- [YOUR TASK] Work through the data line by line, gathering every line that has the word "bodies".

»»

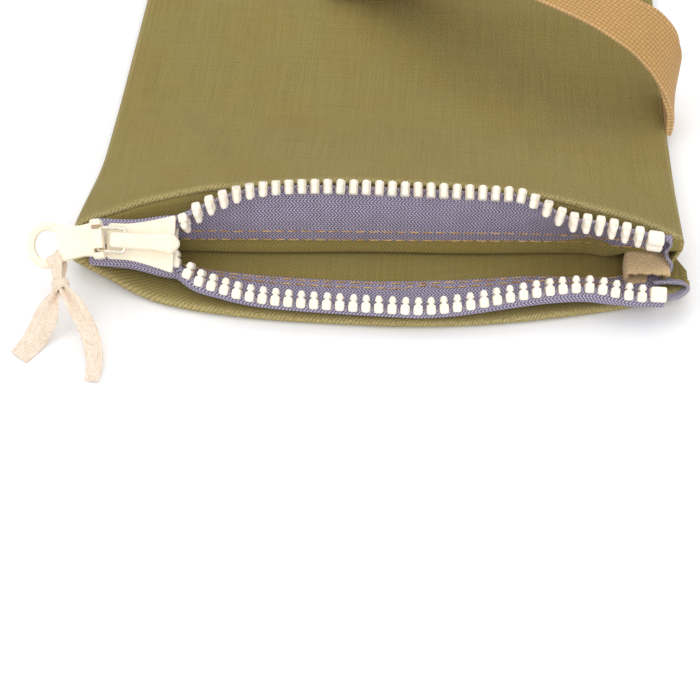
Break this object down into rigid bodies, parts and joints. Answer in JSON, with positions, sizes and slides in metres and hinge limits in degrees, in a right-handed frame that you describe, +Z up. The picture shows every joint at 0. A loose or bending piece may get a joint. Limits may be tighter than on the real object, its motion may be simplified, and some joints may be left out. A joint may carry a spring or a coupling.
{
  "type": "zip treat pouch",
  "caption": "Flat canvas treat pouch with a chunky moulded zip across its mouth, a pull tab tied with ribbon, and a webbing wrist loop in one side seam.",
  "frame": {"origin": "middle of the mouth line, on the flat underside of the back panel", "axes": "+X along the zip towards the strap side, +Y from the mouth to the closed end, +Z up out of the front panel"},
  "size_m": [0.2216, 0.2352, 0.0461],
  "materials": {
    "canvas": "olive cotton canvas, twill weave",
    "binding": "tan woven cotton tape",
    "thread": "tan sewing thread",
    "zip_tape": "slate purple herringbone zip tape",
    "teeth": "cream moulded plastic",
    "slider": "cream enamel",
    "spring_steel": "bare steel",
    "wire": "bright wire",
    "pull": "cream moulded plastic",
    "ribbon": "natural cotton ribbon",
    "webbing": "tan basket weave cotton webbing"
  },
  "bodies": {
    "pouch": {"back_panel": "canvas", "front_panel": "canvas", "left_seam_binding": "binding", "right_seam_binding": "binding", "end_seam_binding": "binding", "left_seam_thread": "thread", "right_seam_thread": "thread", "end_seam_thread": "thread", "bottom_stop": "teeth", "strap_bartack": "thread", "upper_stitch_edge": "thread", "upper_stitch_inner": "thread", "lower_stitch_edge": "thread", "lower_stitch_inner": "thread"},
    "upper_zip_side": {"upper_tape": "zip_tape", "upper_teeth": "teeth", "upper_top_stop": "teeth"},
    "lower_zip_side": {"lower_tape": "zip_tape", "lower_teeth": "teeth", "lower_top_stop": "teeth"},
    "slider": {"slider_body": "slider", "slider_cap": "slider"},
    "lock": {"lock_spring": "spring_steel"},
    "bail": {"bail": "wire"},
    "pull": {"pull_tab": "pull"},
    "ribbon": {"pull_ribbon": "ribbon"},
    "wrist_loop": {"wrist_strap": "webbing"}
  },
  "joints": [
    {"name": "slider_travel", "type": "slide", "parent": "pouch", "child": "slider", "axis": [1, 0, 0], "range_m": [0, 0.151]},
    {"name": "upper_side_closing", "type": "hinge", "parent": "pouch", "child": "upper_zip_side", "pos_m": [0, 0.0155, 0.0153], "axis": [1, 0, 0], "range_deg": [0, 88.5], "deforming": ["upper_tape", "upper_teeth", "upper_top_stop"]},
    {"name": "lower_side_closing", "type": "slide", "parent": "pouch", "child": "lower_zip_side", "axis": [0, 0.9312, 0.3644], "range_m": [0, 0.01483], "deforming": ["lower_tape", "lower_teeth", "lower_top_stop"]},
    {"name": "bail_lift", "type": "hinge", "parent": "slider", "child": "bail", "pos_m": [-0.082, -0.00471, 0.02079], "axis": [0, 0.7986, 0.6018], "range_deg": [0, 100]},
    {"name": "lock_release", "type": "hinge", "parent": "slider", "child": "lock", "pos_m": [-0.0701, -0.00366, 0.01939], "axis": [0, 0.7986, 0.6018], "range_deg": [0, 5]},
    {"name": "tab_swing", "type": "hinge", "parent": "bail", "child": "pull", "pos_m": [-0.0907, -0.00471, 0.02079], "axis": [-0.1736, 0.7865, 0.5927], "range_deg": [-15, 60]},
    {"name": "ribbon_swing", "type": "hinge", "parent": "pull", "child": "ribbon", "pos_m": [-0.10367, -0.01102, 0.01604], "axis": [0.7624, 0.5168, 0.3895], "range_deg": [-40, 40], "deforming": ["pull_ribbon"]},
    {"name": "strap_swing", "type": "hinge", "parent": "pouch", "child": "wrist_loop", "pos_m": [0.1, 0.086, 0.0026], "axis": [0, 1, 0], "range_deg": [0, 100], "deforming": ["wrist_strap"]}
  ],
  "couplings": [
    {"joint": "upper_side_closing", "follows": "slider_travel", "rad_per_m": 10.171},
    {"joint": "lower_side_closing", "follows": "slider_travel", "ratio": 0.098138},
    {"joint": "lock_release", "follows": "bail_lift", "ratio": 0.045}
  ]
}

««

- [SOLVED EXERCISE]
Break this object down into rigid bodies, parts and joints. Answer in JSON, with positions, sizes and slides in metres and hinge limits in degrees, in a right-handed frame that you describe, +Z up. The picture shows every joint at 0. A loose or bending piece may get a joint. Limits may be tighter than on the real object, its motion may be simplified, and some joints may be left out. A joint may carry a spring or a coupling.
  "bodies": {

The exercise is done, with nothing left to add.